Manuel Ennes Ferreira

Wall Street e África

13 outubro 2008 8:00

13 outubro 2008 8:00

O que inicialmente parecia ser apenas uma forte turbulência nos mercados financeiros começa agora a fazer despontar, qual icebergue, a sua real dimensão.

A economia real não poderia deixar de ser afectada e as revisões em baixa do crescimento económico mundial não deixam praticamente ninguém imune. Houve quem pensasse, ingenuamente, que África poderia, enfim, beneficiar do caos instalado nos países de maior pujança económica. Ou seja, problemas deles. Para o bem ou para o mal, os países africanos não estavam tão enredados naqueles esquemas complexos.

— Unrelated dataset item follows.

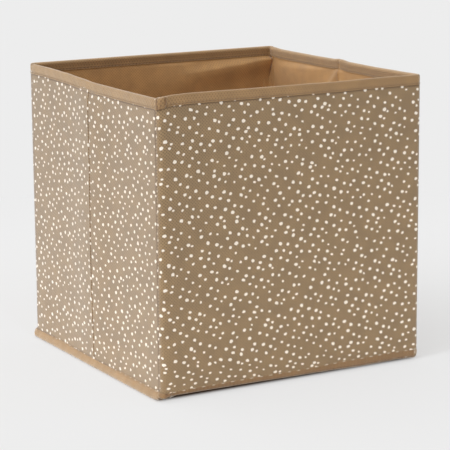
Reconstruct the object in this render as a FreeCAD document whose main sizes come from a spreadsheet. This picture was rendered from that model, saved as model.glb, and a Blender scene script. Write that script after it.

Era uma visão optimista e ingénua de quem pensava que, afinal, alguma coisa de positivo existia na marginalização económica do continente. Mas a crise chegou e para todos.

Na África do Sul, a Bolsa de Joanesburgo que representa 80% da capitalização bolsista em África e que integra o "top" das bolsas mundiais (põe a de Lisboa num bolso), a queda tem acompanhado o desempenho negativo das bolsas mundiais.

Com restrições ao financiamento e crédito internacionais, também não vai ser fácil a vida em África. E os países africanos necessitam dele como de pão para a boca.

Os empréstimos privados a África, que tinham disparado a partir de 2004, certamente diminuirão. Isto significa dificuldades para os governos africanos e dificuldades para atrair capital estrangeiro.

A capacidade de contrair empréstimos por parte das grandes empresas estrangeiras que investem em África irá reduzir-se. Resultado: diminuição destes fluxos. Mas não é só por isso que eles irão diminuir.

Cerca de 85% do seu valor concentra-se em apenas dez país. Quais? Os produtores de matérias-primas, claro, com os de petróleo à cabeça. A excepção é, como sempre, a África do Sul.

Ora, o investimento estrangeiro poderá diminuir não só pelas razões indicadas mas também porque o preço das matérias-primas, dada a diminuição da sua procura, desmotivará novos investimentos.

O que não sendo boas notícias para as empresas investidoras ainda é pior para os países africanos.

Diminuirão as receitas de exportação e as receitas fiscais. Afinal Wall Street não é assim tão longe de África.